7. Gone: A $250 deduction for teachers with school expenses
Annual cost to extend: $240 million
Until last year, elementary and secondary school teachers could deduct up to $250 worth of teaching supplies and expenses from their taxes. That just went away.
8. Gone: Tax subsidies for energy efficiency
Annual cost to extend: $2 billion
Let’s see. There was a tax credit for building new energy-efficient homes. There was a credit for people who bought energy-efficient appliances. Even a tax credit for two- or three-wheeled plug-in electric vehicles. (Yes, these things do exist: The Observer reported that e-bikes have become ubiquitous in New York, used for everything from Chinese food deliveries to expensive joyrides.) Now those are gone.
9. Gone: A rum tax rebate program for Puerto Rico
Cost of extension: $240 million
Here’s how this program worked last year: Congress levied an excise tax worth $13.50 per gallon on all rum produced in or imported to the United States. A big chunk of that money was transferred to Puerto Rico and the Virgin Islands, which used the revenue to support their rum industries. All told, about $240 million was transferred.

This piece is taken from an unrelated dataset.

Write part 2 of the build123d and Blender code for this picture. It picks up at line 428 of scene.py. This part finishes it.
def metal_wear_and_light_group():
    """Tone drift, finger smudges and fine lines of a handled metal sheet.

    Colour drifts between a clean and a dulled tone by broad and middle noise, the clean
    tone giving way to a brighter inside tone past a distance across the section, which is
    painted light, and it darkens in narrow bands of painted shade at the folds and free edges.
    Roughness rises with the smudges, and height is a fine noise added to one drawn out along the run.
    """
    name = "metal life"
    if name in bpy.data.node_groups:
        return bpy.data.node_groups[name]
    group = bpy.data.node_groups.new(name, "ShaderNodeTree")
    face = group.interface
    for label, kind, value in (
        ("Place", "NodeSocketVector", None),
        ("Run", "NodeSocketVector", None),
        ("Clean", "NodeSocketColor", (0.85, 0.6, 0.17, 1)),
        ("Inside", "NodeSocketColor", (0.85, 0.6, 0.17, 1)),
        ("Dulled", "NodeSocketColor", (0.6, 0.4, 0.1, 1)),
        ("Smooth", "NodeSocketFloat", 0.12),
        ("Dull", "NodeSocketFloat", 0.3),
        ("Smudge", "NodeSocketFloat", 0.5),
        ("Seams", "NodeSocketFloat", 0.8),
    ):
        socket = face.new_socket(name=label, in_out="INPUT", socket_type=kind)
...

But now the program, which dates to 1917, has expired. (By the way, Puerto Rico’s non-voting representative in the House, Pedro Pierluisi, thinks this tax set-up is too favorable to rum distillers.)

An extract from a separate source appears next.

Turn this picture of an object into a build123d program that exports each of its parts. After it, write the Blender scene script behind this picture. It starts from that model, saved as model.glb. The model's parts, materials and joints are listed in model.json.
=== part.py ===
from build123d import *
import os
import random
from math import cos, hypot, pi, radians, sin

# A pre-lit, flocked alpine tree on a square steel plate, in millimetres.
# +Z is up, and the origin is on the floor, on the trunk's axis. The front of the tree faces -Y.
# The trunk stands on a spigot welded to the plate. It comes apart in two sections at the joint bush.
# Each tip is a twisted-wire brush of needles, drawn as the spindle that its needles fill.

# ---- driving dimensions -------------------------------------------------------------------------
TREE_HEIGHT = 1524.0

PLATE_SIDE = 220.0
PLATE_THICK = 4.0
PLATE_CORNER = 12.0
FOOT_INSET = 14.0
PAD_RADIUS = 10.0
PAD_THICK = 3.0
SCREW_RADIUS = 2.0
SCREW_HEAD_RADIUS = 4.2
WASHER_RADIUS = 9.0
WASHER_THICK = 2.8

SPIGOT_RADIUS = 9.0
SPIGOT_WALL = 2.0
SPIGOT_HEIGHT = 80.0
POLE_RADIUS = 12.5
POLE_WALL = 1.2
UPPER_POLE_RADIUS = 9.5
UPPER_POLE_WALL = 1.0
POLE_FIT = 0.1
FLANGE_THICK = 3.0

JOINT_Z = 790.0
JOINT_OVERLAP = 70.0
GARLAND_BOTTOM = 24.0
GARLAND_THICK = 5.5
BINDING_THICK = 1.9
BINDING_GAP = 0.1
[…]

10. Gone: A tax break to help NASCAR build racetracks
Annual cost to extend: $50 million
This break allowed anyone who builds a racetrack to receive a small tax benefit through accelerated depreciation. (It was called the “NASCAR loophole,” but it doesn’t help only NASCAR.) Supporters said the break allowed NASCAR to compete on a level playing field with other theme parks. But it’s gone now, unless Congress decides to extend it.